Dr Ken Jimbo, professor of international relations at Keio University in Japan, contributed crucial perspective on Asia's enduring centrality to the evolving global order, even as American foreign policy undergoes significant reorientation. The Indo-Pacific region remains strategically vital because it contains the world's most dynamic economies, critical sea lanes through which global commerce flows, and emerging technologies that will shape the twenty-first century. Regardless of shifts in American administrations or strategic doctrine, Washington retains compelling reasons to maintain robust regional partnerships. An America First agenda may prioritise burden-sharing and cost-recovery, but it does not necessarily signal American withdrawal from Asia.
Countries such as Japan, Jimbo observed, maintain profound dependencies on a free and open rules-based international order for both security and economic prosperity. These dependencies create structural continuities even amid political change. Japan faces particular vulnerabilities given its geography, resource scarcity, and reliance on global trade networks. Yet the rules-based order itself comes under pressure as rising powers question whether rules crafted by others serve their interests. This tension between demands for order and challenges to its legitimacy defines much of contemporary international relations.

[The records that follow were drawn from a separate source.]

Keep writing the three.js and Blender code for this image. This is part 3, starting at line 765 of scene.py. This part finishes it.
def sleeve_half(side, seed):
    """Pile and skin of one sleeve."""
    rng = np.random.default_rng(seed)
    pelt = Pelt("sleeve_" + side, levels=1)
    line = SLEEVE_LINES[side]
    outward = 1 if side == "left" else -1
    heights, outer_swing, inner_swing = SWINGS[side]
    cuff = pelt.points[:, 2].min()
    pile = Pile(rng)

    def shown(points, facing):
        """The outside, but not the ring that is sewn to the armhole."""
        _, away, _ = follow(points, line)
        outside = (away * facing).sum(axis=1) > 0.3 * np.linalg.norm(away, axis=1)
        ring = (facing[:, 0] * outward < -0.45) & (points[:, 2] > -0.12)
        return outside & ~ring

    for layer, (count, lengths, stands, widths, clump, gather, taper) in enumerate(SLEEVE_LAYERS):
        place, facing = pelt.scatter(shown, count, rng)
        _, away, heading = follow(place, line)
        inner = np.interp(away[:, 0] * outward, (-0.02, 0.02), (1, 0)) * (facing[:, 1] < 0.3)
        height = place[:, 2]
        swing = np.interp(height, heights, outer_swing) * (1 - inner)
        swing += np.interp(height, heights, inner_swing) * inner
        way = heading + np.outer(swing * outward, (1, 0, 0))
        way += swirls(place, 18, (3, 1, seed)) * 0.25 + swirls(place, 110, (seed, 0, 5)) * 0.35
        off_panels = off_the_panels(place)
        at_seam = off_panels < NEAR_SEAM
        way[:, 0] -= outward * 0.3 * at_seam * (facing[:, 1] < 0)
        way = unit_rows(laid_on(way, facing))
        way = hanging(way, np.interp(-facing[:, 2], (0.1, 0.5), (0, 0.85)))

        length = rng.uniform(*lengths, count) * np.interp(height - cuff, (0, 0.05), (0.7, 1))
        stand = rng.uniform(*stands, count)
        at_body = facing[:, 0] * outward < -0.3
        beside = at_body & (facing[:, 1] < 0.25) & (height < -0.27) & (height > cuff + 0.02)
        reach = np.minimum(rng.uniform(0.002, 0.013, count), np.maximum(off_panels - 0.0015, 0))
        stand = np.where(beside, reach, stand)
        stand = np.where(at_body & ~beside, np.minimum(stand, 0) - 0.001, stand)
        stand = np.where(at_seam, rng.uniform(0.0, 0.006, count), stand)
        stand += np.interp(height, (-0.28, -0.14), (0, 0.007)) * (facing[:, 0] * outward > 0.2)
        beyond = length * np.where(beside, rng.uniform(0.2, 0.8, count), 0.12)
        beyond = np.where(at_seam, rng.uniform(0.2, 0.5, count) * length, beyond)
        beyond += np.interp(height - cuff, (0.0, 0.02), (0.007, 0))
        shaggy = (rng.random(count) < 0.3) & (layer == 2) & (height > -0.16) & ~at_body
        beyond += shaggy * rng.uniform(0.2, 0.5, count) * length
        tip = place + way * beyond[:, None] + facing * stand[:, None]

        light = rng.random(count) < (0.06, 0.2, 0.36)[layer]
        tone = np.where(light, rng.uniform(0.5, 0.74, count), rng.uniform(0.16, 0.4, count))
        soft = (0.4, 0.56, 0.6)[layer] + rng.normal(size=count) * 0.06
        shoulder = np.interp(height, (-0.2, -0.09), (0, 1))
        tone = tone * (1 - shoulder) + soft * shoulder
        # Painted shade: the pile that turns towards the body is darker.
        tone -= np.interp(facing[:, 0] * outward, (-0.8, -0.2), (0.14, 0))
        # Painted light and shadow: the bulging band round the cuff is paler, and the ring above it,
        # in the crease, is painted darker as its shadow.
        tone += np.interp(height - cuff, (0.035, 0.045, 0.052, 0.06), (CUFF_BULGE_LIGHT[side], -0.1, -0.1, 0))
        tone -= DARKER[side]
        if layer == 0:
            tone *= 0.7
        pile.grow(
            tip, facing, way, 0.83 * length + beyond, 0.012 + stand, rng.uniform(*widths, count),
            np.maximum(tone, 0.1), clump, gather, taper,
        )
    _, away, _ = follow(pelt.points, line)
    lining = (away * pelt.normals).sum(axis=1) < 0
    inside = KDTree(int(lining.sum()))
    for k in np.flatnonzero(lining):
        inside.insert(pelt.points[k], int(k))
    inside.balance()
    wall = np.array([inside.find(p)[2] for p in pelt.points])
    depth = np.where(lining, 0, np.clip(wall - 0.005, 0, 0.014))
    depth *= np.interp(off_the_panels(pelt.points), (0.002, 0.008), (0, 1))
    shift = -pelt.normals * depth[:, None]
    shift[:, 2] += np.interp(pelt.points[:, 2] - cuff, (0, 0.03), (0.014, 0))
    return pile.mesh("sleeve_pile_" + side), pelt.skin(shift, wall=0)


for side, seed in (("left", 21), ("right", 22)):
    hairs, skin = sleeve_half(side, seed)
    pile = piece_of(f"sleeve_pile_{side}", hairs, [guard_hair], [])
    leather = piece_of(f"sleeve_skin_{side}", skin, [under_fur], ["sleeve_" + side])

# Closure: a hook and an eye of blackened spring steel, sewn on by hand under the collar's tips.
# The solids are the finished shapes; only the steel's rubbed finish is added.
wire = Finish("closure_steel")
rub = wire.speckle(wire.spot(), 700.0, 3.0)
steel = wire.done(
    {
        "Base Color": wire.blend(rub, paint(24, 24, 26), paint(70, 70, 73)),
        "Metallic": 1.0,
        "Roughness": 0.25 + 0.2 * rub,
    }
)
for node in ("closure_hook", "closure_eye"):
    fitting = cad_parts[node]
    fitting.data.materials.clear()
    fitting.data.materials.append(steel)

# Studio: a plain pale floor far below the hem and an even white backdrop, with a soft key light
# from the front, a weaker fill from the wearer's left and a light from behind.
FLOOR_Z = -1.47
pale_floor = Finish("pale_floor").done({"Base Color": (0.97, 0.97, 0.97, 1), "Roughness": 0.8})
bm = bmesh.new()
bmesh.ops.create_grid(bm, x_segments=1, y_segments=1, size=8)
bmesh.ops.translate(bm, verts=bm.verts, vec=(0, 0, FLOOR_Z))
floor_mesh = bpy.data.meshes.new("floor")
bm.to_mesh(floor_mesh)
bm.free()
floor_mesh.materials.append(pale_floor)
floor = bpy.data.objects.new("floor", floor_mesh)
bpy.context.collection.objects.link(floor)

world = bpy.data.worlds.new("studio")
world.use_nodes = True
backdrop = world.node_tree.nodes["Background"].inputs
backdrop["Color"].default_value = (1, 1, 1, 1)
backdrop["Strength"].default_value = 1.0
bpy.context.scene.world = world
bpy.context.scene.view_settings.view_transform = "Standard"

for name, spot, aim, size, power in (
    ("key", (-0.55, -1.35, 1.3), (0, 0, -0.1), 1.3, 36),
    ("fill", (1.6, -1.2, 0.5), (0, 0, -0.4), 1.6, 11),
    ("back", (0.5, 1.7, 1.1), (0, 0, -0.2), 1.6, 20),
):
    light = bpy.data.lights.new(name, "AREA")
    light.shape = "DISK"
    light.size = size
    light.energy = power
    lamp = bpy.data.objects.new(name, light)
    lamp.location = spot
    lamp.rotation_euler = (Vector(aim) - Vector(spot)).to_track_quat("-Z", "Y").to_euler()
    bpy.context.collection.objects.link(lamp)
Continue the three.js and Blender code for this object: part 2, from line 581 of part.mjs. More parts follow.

For Malaysia and other Southeast Asian nations, the implications extend across multiple domains. ASEAN's cherished principle of non-alignment and its Central role in regional diplomacy gain renewed importance as a mechanism for preserving strategic autonomy amid great power competition. The conversations at the Asia-Pacific Roundtable underscore that emerging powers possess greater latitude to define their own interests than they have exercised historically, but exercising this agency requires sophisticated statecraft, coalition-building, and long-term strategic vision. The Global South's moment is neither guaranteed nor irreversible but depends fundamentally on whether countries can subordinate immediate tactical advantages to coherent long-term strategies.